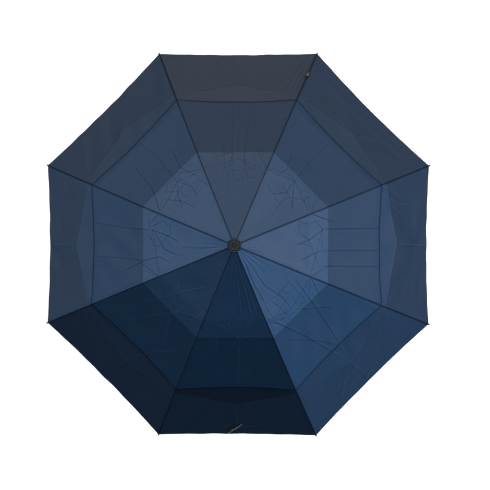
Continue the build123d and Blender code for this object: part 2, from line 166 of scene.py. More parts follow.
# ---- creases, one list per panel
# Panels go round from the one centred 45 degrees from +X. (out, side) in mm: out along the panel's centre
# line from the shaft, side towards its later rib. Then the height of the crease and its half width.
A_NODE = [(196, 8), (198, -6), (194, -10), (187, -34), (199, 14), (197, 4), (193, -12), (197, 36)]
C_NODE = [(381, -14), (379, -2), (384, -6), (380, 2), (385, 8), (381, -1), (387, -4), (378, 2)]
CENTRE = [0.35, 0.25, 0.35, 0.6, 0.5, 0.9, 1.0, 0.8]
EXTRA = {
    0: [
        ([(140, 22), (168, 2), (196, 8)], 0.8, 3.0),
        ([(150, -32), (172, -12), (196, 8)], -0.7, 3.0),
        ([(118, -8), (160, -4)], 0.6, 2.6),
        ([(196, 8), (262, 16), (340, 14)], 0.45, 4.0),
        ([(170, 44), (205, 40), (240, 58)], 0.6, 3.4),
        ([(386, -20), (430, -74)], 0.8, 7.0),
    ],
    1: [
        ([(120, -14), (210, -22), (338, -34)], 0.45, 3.0),
        ([(150, 6), (232, 8), (338, 10)], 0.5, 2.8),
        ([(100, 10), (180, 24), (250, 30)], -0.45, 3.0),
        ([(170, -40), (198, -6)], 0.6, 3.0),
        ([(198, -6), (168, 30), (150, 26)], 0.5, 2.6),
        ([(352, -128), (400, -152), (456, -180)], -1.3, 4.5),
        ([(352, -112), (402, -138), (440, -160)], 0.9, 4.5),
    ],
    2: [
        ([(138, -18), (166, -24), (194, -10)], 0.8, 3.0),
        ([(142, 26), (176, 10), (194, -10)], -0.8, 3.0),
        ([(126, 4), (158, 16), (186, 40)], 0.6, 2.8),
        ([(170, -50), (214, -36), (262, -52)], 0.7, 3.2),
        ([(194, -10), (268, -14), (340, -8)], 0.5, 3.6),
        ([(168, 68), (224, 44), (300, 38)], 0.6, 4.0),
    ],
    3: [
        ([(124, -6), (152, -22), (187, -34)], 0.9, 3.0),
        ([(130, 24), (160, 10), (187, -34)], -0.8, 3.0),
        ([(146, 40), (170, 26), (205, 34), (262, 62)], 0.8, 3.4),
        ([(187, -34), (262, -40), (338, -52)], 0.7, 3.6),
        ([(205, 34), (270, 30), (338, 26)], 0.6, 3.6),
        ([(120, 2), (80, 6), (40, 4)], 0.5, 2.6),
    ],
    4: [
        ([(96, 30), (168, -14), (250, -62)], 0.8, 3.4),
        ([(120, -44), (190, -8), (300, 54)], 0.8, 3.6),
        ([(199, 14), (280, -40), (338, -84)], 0.6, 4.0),
        ([(140, 12), (199, 14), (232, 46)], -0.8, 3.0),
        ([(260, 90), (310, 40), (385, 8)], 0.7, 4.4),
        ([(396, 40), (440, 96)], -0.9, 7.0),
    ],
    5: [
        ([(44, 10), (96, 22), (168, 40)], 1.1, 2.6),
        ([(44, 14), (92, 30), (160, 54)], -1.0, 2.6),
        ([(40, 4), (96, 8), (168, 16)], 0.8, 2.6),
        ([(170, 36), (206, 6), (238, -10)], 0.9, 3.0),
        ([(178, -34), (206, 6), (240, 34)], -0.8, 3.0),
        ([(206, 6), (270, 10), (340, 4)], 0.7, 3.4),
        ([(168, -62), (206, -40), (250, -46)], 0.7, 3.2),
        ([(440, -40), (449, -4), (440, 30), (434, 70)], 0.9, 4.0),
    ],
    6: [
        ([(48, -12), (92, -30), (138, -42)], 1.0, 2.8),
        ([(60, -8), (112, -18), (160, -8), (193, -12)], -0.8, 3.0),
        ([(168, -64), (262, -34), (387, -4)], 0.9, 4.0),
        ([(150, 44), (258, 26), (387, -4)], 0.9, 4.0),
        ([(193, -12), (224, 20), (262, 60)], 0.7, 3.4),
        ([(236, -72), (290, -24), (338, 6)], -0.6, 4.0),
        ([(402, -30), (446, -86)], 0.9, 7.0),
    ],
    7: [
        ([(196, 37), (270, 38), (344, 40)], 0.9, 3.2),
        ([(196, -12), (268, -12), (344, -12)], 0.8, 3.2),
        ([(189, -47), (262, -48), (344, -50)], 0.8, 3.2),
        ([(138, 2), (168, 12), (198, 36)], 0.8, 2.8),
        ([(150, -34), (176, -20), (196, -12)], -0.8, 2.8),
        ([(142, 28), (168, 12), (189, -47)], 0.6, 2.8),
        ([(352, 118), (388, 96), (410, 100)], 0.9, 5.0),
        ([(352, 104), (400, 62)], -0.8, 5.0),
    ],
}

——

Problem details =
Copy down the material exactly as written.

Result of the task =
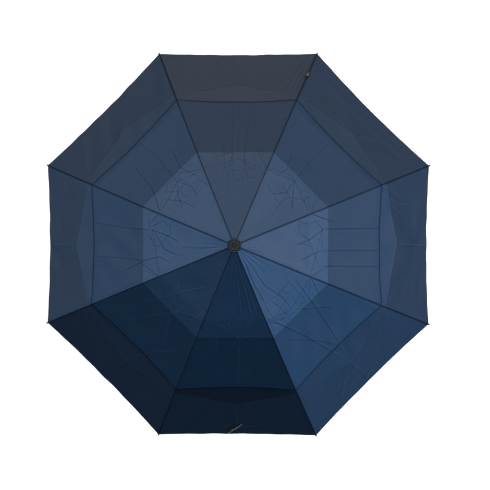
Continue the build123d and Blender code for this object: part 2, from line 166 of scene.py. More parts follow.
# ---- creases, one list per panel
# Panels go round from the one centred 45 degrees from +X. (out, side) in mm: out along the panel's centre
# line from the shaft, side towards its later rib. Then the height of the crease and its half width.
A_NODE = [(196, 8), (198, -6), (194, -10), (187, -34), (199, 14), (197, 4), (193, -12), (197, 36)]
C_NODE = [(381, -14), (379, -2), (384, -6), (380, 2), (385, 8), (381, -1), (387, -4), (378, 2)]
CENTRE = [0.35, 0.25, 0.35, 0.6, 0.5, 0.9, 1.0, 0.8]
EXTRA = {
    0: [
        ([(140, 22), (168, 2), (196, 8)], 0.8, 3.0),
        ([(150, -32), (172, -12), (196, 8)], -0.7, 3.0),
        ([(118, -8), (160, -4)], 0.6, 2.6),
        ([(196, 8), (262, 16), (340, 14)], 0.45, 4.0),
        ([(170, 44), (205, 40), (240, 58)], 0.6, 3.4),
        ([(386, -20), (430, -74)], 0.8, 7.0),
    ],
    1: [
        ([(120, -14), (210, -22), (338, -34)], 0.45, 3.0),
        ([(150, 6), (232, 8), (338, 10)], 0.5, 2.8),
        ([(100, 10), (180, 24), (250, 30)], -0.45, 3.0),
        ([(170, -40), (198, -6)], 0.6, 3.0),
        ([(198, -6), (168, 30), (150, 26)], 0.5, 2.6),
        ([(352, -128), (400, -152), (456, -180)], -1.3, 4.5),
        ([(352, -112), (402, -138), (440, -160)], 0.9, 4.5),
    ],
    2: [
        ([(138, -18), (166, -24), (194, -10)], 0.8, 3.0),
        ([(142, 26), (176, 10), (194, -10)], -0.8, 3.0),
        ([(126, 4), (158, 16), (186, 40)], 0.6, 2.8),
        ([(170, -50), (214, -36), (262, -52)], 0.7, 3.2),
        ([(194, -10), (268, -14), (340, -8)], 0.5, 3.6),
        ([(168, 68), (224, 44), (300, 38)], 0.6, 4.0),
    ],
    3: [
        ([(124, -6), (152, -22), (187, -34)], 0.9, 3.0),
        ([(130, 24), (160, 10), (187, -34)], -0.8, 3.0),
        ([(146, 40), (170, 26), (205, 34), (262, 62)], 0.8, 3.4),
        ([(187, -34), (262, -40), (338, -52)], 0.7, 3.6),
        ([(205, 34), (270, 30), (338, 26)], 0.6, 3.6),
        ([(120, 2), (80, 6), (40, 4)], 0.5, 2.6),
    ],
    4: [
        ([(96, 30), (168, -14), (250, -62)], 0.8, 3.4),
        ([(120, -44), (190, -8), (300, 54)], 0.8, 3.6),
        ([(199, 14), (280, -40), (338, -84)], 0.6, 4.0),
        ([(140, 12), (199, 14), (232, 46)], -0.8, 3.0),
        ([(260, 90), (310, 40), (385, 8)], 0.7, 4.4),
        ([(396, 40), (440, 96)], -0.9, 7.0),
    ],
    5: [
        ([(44, 10), (96, 22), (168, 40)], 1.1, 2.6),
        ([(44, 14), (92, 30), (160, 54)], -1.0, 2.6),
        ([(40, 4), (96, 8), (168, 16)], 0.8, 2.6),
        ([(170, 36), (206, 6), (238, -10)], 0.9, 3.0),
        ([(178, -34), (206, 6), (240, 34)], -0.8, 3.0),
        ([(206, 6), (270, 10), (340, 4)], 0.7, 3.4),
        ([(168, -62), (206, -40), (250, -46)], 0.7, 3.2),
        ([(440, -40), (449, -4), (440, 30), (434, 70)], 0.9, 4.0),
    ],
    6: [
        ([(48, -12), (92, -30), (138, -42)], 1.0, 2.8),
        ([(60, -8), (112, -18), (160, -8), (193, -12)], -0.8, 3.0),
        ([(168, -64), (262, -34), (387, -4)], 0.9, 4.0),
        ([(150, 44), (258, 26), (387, -4)], 0.9, 4.0),
        ([(193, -12), (224, 20), (262, 60)], 0.7, 3.4),
        ([(236, -72), (290, -24), (338, 6)], -0.6, 4.0),
        ([(402, -30), (446, -86)], 0.9, 7.0),
    ],
    7: [
        ([(196, 37), (270, 38), (344, 40)], 0.9, 3.2),
        ([(196, -12), (268, -12), (344, -12)], 0.8, 3.2),
        ([(189, -47), (262, -48), (344, -50)], 0.8, 3.2),
        ([(138, 2), (168, 12), (198, 36)], 0.8, 2.8),
        ([(150, -34), (176, -20), (196, -12)], -0.8, 2.8),
        ([(142, 28), (168, 12), (189, -47)], 0.6, 2.8),
        ([(352, 118), (388, 96), (410, 100)], 0.9, 5.0),
        ([(352, 104), (400, 62)], -0.8, 5.0),
    ],
}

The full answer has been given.